While many individual developers or smaller companies favour to take Bhatia’s route, preferring to cash the cheque first, others go for more, develop the product and try to take it to its full economic potential. The biggest hurdle to the exclusivity of a product comes from clandestine copying as Microsoft and the drug majors have found out in South East Asia and China. Rampant piracy and copyright breach lead to a situation where the latest software and drugs are available within weeks of being released in the market.

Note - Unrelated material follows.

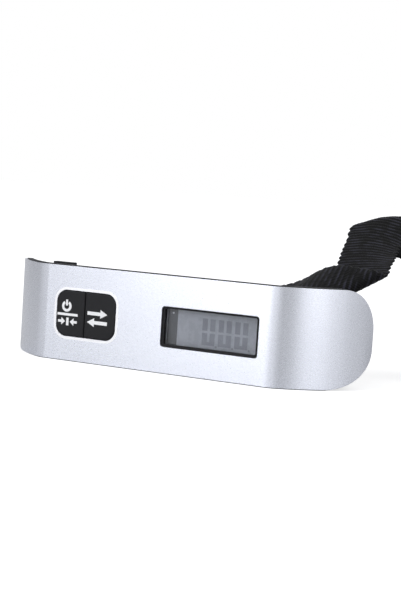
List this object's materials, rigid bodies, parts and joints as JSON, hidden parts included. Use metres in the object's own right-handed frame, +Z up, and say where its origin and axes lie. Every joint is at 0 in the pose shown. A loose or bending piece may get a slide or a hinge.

While this problem is being resolved at the national level with both India and China beginning to take stringent action for IPR protection the lesson to be learnt in direct and oblique ways is that the bargaining power of a technological development will vanish, vaporise into nothingness if its exclusivity can not be maintained. While retaining all of its excellence and potential to effect change and bring about improvement, a technological investment loses all of its economic advantage and bargaining power the moment it loses its exclusivity. Humanity gets to be served, possibly even at a lower price, but the creator, individual or organization ends up unrewarded and short changed for all the sacrifice, talent, expenditure and effort incurred in the development of the product or service.
It thus becomes critical to arrange for the exclusivity of the innovation if it needs to be used for economic advantage. This is generally done in various ways, an important route being to keep on working at further innovations to add value and to ensure that a significant differentiation always exists between it and other similar products in the marketplace. Microsoft and Google are excellent examples of this approach where continuous R & D efforts work towards creating a slew of features which become difficult to emulate and thereby continue to provide the bargaining edge.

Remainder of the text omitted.